In 1889 the "Socialist International", or Second International was created in Paris. This was a loosely-knit organization to which the socialist parties of many countries were affiliated. The Second International grew rapidly in importance and by 1914 it included the socialist parties of twenty seven countries with a membership of over 12 million people. Its doctrines were much more moderate than those of the First International. The reason for this shift in emphasis was that the principal socialist parties, which dominated it, were turning away from "pure" Marxism to what was called "revisionism". A number of factors explain this shift in emphasis.


  • One was the gradual extension of the franchise (the right to vote) in western European countries which meant that workers could increasingly use the vote instead of violence, to attain their objectives.
  • Another reason was the steady rise in living standards after 1850, which tended to make workers believe that it was in their own interests to demand improvements, of course, but within the existing system.


The German "revisionist" leader Eduard Bernstein expressed this new attitude when he declared that socialists "should work less for a better future and more for a better present". This new strategy, in other words, was designed to attain immediate gains by gradualist reforms not by violent revolution. Not all socialists were willing to accept this "revisionist" attitude. Some remained true to what they considered to be true socialism (Marxism), so many socialist parties split into two factions, the "orthodox" and "revisionist".

N.B. In France this split occurred in 1920 at the Congress of Tours when the "orthodox" socialists formed the P.C.F. and the "revisionists" formed the S.F.I.O.

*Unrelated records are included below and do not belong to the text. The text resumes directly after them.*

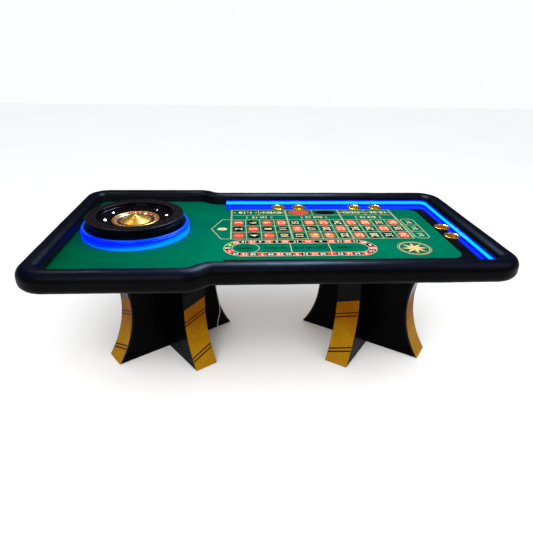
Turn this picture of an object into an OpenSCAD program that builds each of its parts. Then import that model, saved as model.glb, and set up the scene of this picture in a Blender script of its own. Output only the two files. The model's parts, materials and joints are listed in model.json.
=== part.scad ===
// Roulette table with a wide wheel end, a padded rail, a lit wall and two cross-shaped pedestals.
// Millimetres. +X runs along the table away from the wheel, +Y to the players' long side, +Z up.
// The origin is on the floor, under the middle of the table.

/* [Table] */
// Length over the padded rail
table_l = 2576; // [2536:4:2636]
// Depth of the player section over the padded rail
player_w = 1318; // [1298:4:1350]
// Depth of the wheel end over the padded rail
wheel_end_w = 1462; // [1438:4:1482]
// Height of the playing felt above the floor
play_z = 765; // [755:5:780]
// Outer radius of the table's corners, seen from above
corner_r = 156; // [150:2:160]

/* [Rail] */
// Width of the padded rail
rail_w = 104; // [103:1:108]
// Height of the padded rail
rail_h = 114; // [112:1:118]
// Height of the rail's crest above the felt
rail_rise = 71; // [70:1:74]

/* [Wheel] */
// Distance of the wheel's axis from the middle of the table
wheel_x = -826; // [-850:1:-800]
// Sideways place of the wheel's axis
wheel_y = 32; // [0:1:50]
// Number of pockets
pockets = 37; // [36:1:38]

/* [Pedestals] */
// Distance of each pedestal's axis from the middle of the table
pedestal_x = 645; // [620:5:670]
// Width of each fin of the cross
fin_w = 145; // [140:1:150]
// Reach of the fins at half height
waist_r = 305; // [295:1:315]
// Reach of the fins at the floor
foot_r = 420; // [410:1:430]
// Turn of each cross from the table's diagonals, towards the middle of the table
cross_turn = 9.6; // [0:0.1:12]

/* [Hidden] */
$fn = 96;

// Plan of the table
half_l = table_l / 2;
half_player = player_w / 2;
half_wheel_end = wheel_end_w / 2;
half_rail = rail_w / 2;
// The rail steps in from the wheel end to the player section with two equal arcs.
step_x0 = -480;
step_x1 = -320;
step_run = step_x1 - step_x0;
step_rise = half_wheel_end - half_player;
step_angle = 2 * atan(step_rise / step_run);
step_r = step_run / (2 * sin(step_angle));
wall_gap = 0.5;

// Heights
rail_top = play_z + rail_rise;
rail_bottom = rail_top - rail_h;
felt_t = 3;
board_t = 10;
deck_t = 18;
felt_z = play_z - felt_t;
board_z = felt_z - board_t;
deck_z = board_z - deck_t;
beam_h = 60;
beam_z = deck_z - beam_h;
core_top = play_z + 36;
core_bottom = rail_bottom + 2;
core_outer = 26;

// Edge of the layout on the lit sides
shelf_x0 = -284;
felt_x1 = 1062;
felt_y0 = -412;
felt_y1 = 440;
felt_back_r = 85;
felt_front_r = 70;

// Cups: two pairs on the long side and one pair at the far end
cup_flange_r = 50;
cup_body_r = 41;
cup_depth = 68;
cup_long_side_y = 496;
cup_end_x = 1128;
CUPS = [
    [88, cup_long_side_y], [236, cup_long_side_y], [640, cup_long_side_y], [792, cup_long_side_y],
    [cup_end_x, 80], [cup_end_x, -78]
];

// Lit wall
led_h = 34;
led_depth = 10;
led_z = core_top - led_h;

// Frame under the deck
beam_w = 40;
side_beam_y = 400;
side_beam_x0 = -1080;
side_beam_x1 = 1060;
pedestal_beam_dx = 100;
CROSS_BEAMS = [
    -1030, -pedestal_x - pedestal_beam_dx, -pedestal_x + pedestal_beam_dx,
    pedestal_x - pedestal_beam_dx, pedestal_x + pedestal_beam_dx, 1030
];
wire_r = 3;
wire_z = deck_z - 6;
rail_wire_x = -262;
rail_wire_y = 549;
wheel_wire_x = -1096;
wheel_wire_y = 90;

// Wheel
light_r = 321;
light_base_t = 4;
light_z = play_z + light_base_t;
light_wall_h = 43;
light_top_z = light_z + 45;
light_top_t = 8;
rim_z = 877;
rotor_r = 141.5;
bowl_bore_r = 145;
spindle_r = 6;
bearing_z = [812, 840];
bearing_h = 10;
ball_r = 3;
ball_track_r = 11;
balls = 9;

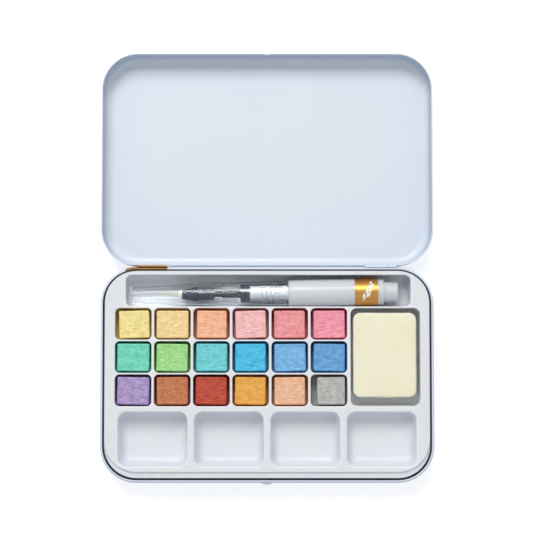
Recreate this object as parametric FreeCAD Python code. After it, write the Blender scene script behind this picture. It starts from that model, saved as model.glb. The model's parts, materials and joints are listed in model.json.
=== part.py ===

In the early 20th. century, however, the "revisionists" had far greater support and usually controlled their respective national parties. Indeed, they were able to organise powerful political movements and to win millions of votes in elections. By 1914 the German, the French and the Italian socialist parties had more representatives in their national assemblies than any other political party.

When World War I began in 1914 the Second International paid the price for its revisionism. The majority of its members forgot that they were socialists and responded to the nationalism of the period. The result was that millions of French, German, British and allied workers killed each other for the sake of the nation. The Second International was torn apart by this war and although it was revived after the war, it never attained its former strength and prestige.

Socialism, however, did not disappear with the disintegration of the Second International. It was during World War I that a group of Russian socialists, the Bolsheviks, succeeded in seizing power and established the first "communist" government in history. Furthermore, in 1919 the Bolsheviks created the Third (Communist) International to challenge the Second (Socialist) International.

In 1997 it would seem that communism and its economic and social consequences are a thing of the past since the collapse of the Soviet Union in1991. In reality what the so-called communist countries experienced since 1945 was not Marxism but Stalinism

(At the moment "ex-communists" are making a strong come-back in Hungary, Poland, Lithuania, Slovakia and in Russia).

Socialism in its "revisionist" forms -(socialist or social-democratic), remains a major force in world affairs and at present twelve of the fifteen member states of the European Union have governments controlled by, or which include socialists or social democrats.